Comment Twitter vous aide-t-il à sensibiliser rapidement le public à certaines questions ?

"Nous avons tant d'histoires à raconter, et Twitter est un moyen rapide de tout annoncer dans un contexte à la première personne. Nous pouvons couvrir à la fois ce qui se passe au siège de l'ONU et ce que nous faisons ailleurs dans le monde sans avoir à attendre un journaliste qui pourrait avoir plusieurs histoires concurrentes à couvrir. Alors qu'avec Twitter, nous pouvons rapidement diffuser nos informations sans attendre leurs processus ou leurs émissions. Nous pouvons également raconter des histoires peu connues sur ce que nous faisons ou sur l'aide que nous apportons, qui n'intéressent peut-être pas les organes de presse traditionnels.
 

Votre contenu couvre un éventail éclectique de questions mondiales. Par exemple, sur Twitter, vous avez récemment publié un article sur la Journée internationale du jazz à côté d'un autre sur Ebola. Comment faites-vous pour trouver un équilibre entre les histoires les plus réjouissantes et les plus sérieuses ?

"C'est très difficile, mais nous essayons de penser à ce que les gens veulent savoir. Ils veulent savoir ce qui se passe dans une crise, comment ils peuvent aider, s'il y a des nouvelles positives et ce que les gouvernements du monde entier font à ce sujet. En même temps, nos patrons sont tous les États membres des Nations unies, qui ont choisi de nous confier la couverture de diverses journées internationales (comme la Journée internationale du jazz) parce qu'ils veulent que les gens se concentrent sur ces questions spécifiques. Les questions culturelles ne sont qu'un exemple parmi d'autres.

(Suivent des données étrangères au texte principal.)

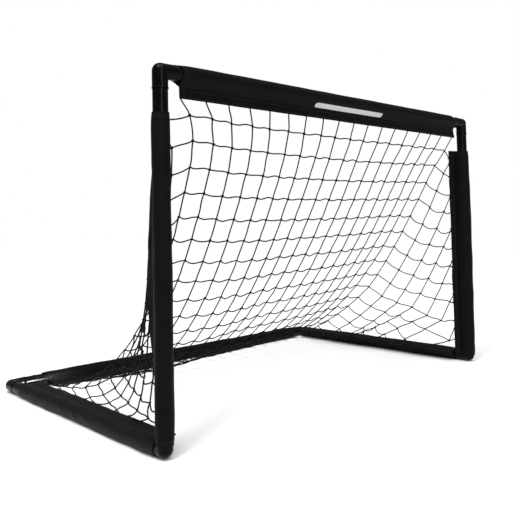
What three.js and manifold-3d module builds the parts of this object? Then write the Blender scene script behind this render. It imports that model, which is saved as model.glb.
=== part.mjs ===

En interne, il peut sembler un peu déplacé que nous nous intéressions à quelque chose de moins urgent alors que nous sommes tout à fait conscients qu'un événement majeur se déroule ailleurs dans le monde. Mais en même temps, ces journées internationales sont parfois notre contenu le plus populaire et beaucoup de gens veulent le voir. C'est pourquoi nous essayons d'expliquer pourquoi il vaut la peine de s'y intéresser. Ainsi, avec le jazz, nous montrons comment il favorise la tolérance sociale et célèbre les différents arts. Cela coïncide avec les objectifs plus larges dont nous parlons sur nos comptes, car l'appréciation des différentes cultures peut aider à lutter contre l'extrémisme violent".


 

Quelles sont les difficultés que vous rencontrez lorsque vous communiquez ce mélange de contenus ?

"Certaines personnes nous écrivent pour se plaindre, mais toutes les journées internationales sont fixées des mois ou des années à l'avance. Par exemple, nous avons récemment organisé la Journée de la propriété intellectuelle, qui portait sur les questions liées aux droits musicaux, mais elle a coïncidé avec le tremblement de terre au Népal. Certaines personnes nous ont dit : "Il y a un tremblement de terre, je pense que nous pouvons oublier la propriété intellectuelle pour l'instant". Le tremblement de terre était toujours un sujet que nous couvrions, mais la propriété intellectuelle est importante pour de nombreuses personnes - c'est leur gagne-pain - et elles méritent aussi leur journée.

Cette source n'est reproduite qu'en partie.